Like art, fashion is supposed to provoke something in the individual, it's supposed to be a part of their expression and personality. Fashion has been a struggle for most of my life. It wasn't until I learned who I am that I began to dress in a way that made me feel 100% comfortable and yet presentable. Particularly, fashion communicates a part of me that may not be immediately obvious, it's that identity that resides in my core, not set to a trend or a moment in time. Davidowicz understands this about her customer. She makes clothes for a person who knows where they stand in their own life. She makes clothes for those who go from work to an art opening or the movies and don't feel pressured to put on a "look".

Raquel and Roberto Davidowicz, founders of the label, have played with that relationship long before it became a fad; the duo has always maintained an interesting collaboration with the artists they work with. Geova Rodrigues, a long time friend of the brand, has crafted unique embroideries for a limited run of cardigans this season, but the friendship with this artist goes deeper. When Geova launched himself into the fashion business as a designer, UMA sponsored and supported his work, making his launch known to the industry. This type of intimate connection is not rare for the Davidowicz's.

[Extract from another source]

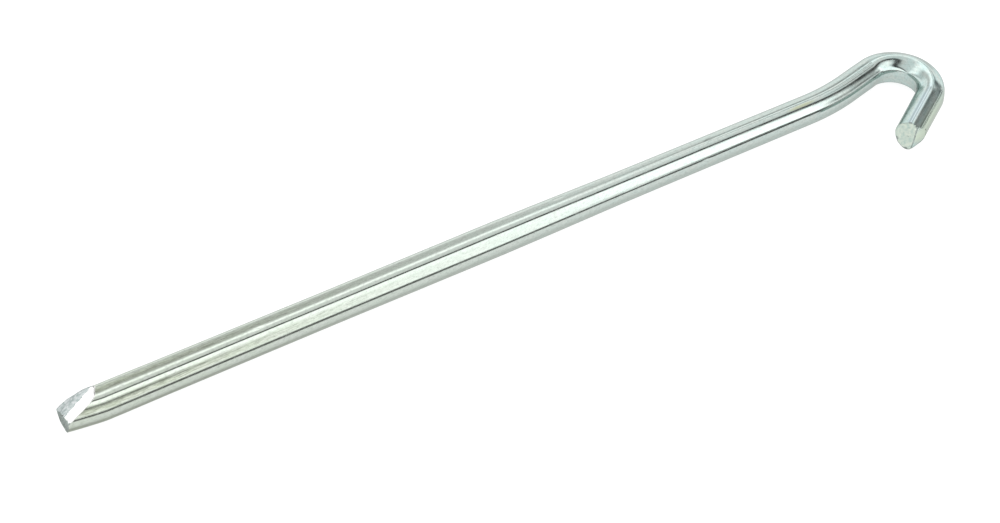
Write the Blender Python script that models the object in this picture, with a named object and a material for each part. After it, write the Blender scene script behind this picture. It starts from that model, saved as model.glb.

One of their most regarded partnerships is with the iconic artist Lygia Clark. Initially, Clark's work was merely a source of inspiration for sketches, out of the notion that this artist had an angst to reach the viewer and to connect their life with art, just as Raquel did. As the designer dove into her work she felt the need to connect more intimately with Clark's soul and that's when she reached out to the estate. Their initial encounter expanded and moved on to art installations on the runway of UMA's shows, to art pieces at the store, and the creation of prints for the clothing line. Ultimately, replicas of Clark's "Bichos" series were made and sold at Uma's shops, reverting all profits towards the Clark Arts Center, which benefits underprivileged communities in Rio de Janeiro.


Whether UMA takes dance troupes to their runway, or utilizes poetry to illustrate clothing items, their relationship is as effortless as what they create. This year the brand is sponsoring movies that are participating in New York's Tribeca Film Festival and thus bringing together another sector of the arts. The way this label is positioning itself in this new market makes a case for smart branding. Instead of hiring celebrities to attend their store opening or collection launch parties, UMA is sticking to its core values and making itself present in the cultural scene, capturing the attention of a specific audience. It is not the first time this is done, and nor will it be the last.

United Talent Agency has caught up with this tendency and recently launched an entire department in order to marry art and commerce in seemingly organic partnerships. Whether they are placing artwork by up and coming artists at a car company's new showroom, attempting to make the brand cooler; inviting a performance art group to be in a TV commercial for a soda company, or having a fashion label sponsor an art show, the opportunities are being created at large. Now, more than ever, brands see that their audience is not necessarily impressed only by the latest bag spun by a Kardashian.

These black-sheep fashion labels are more concerned with selling clothes to people who are self-aware and who don't follow a group. These are the people who much like the labels they wear, succeed in their plights because they are true to who they are and their beliefs. These are people who have grown up observing the times and the world around them. Like these people, UMA is a label that is mature but remains playful, thriving in it's unconventional creativity, making clothes that stand the test of time. When the clothes stand the test of time, then so does the label, and this is where the answer to the initial question lays.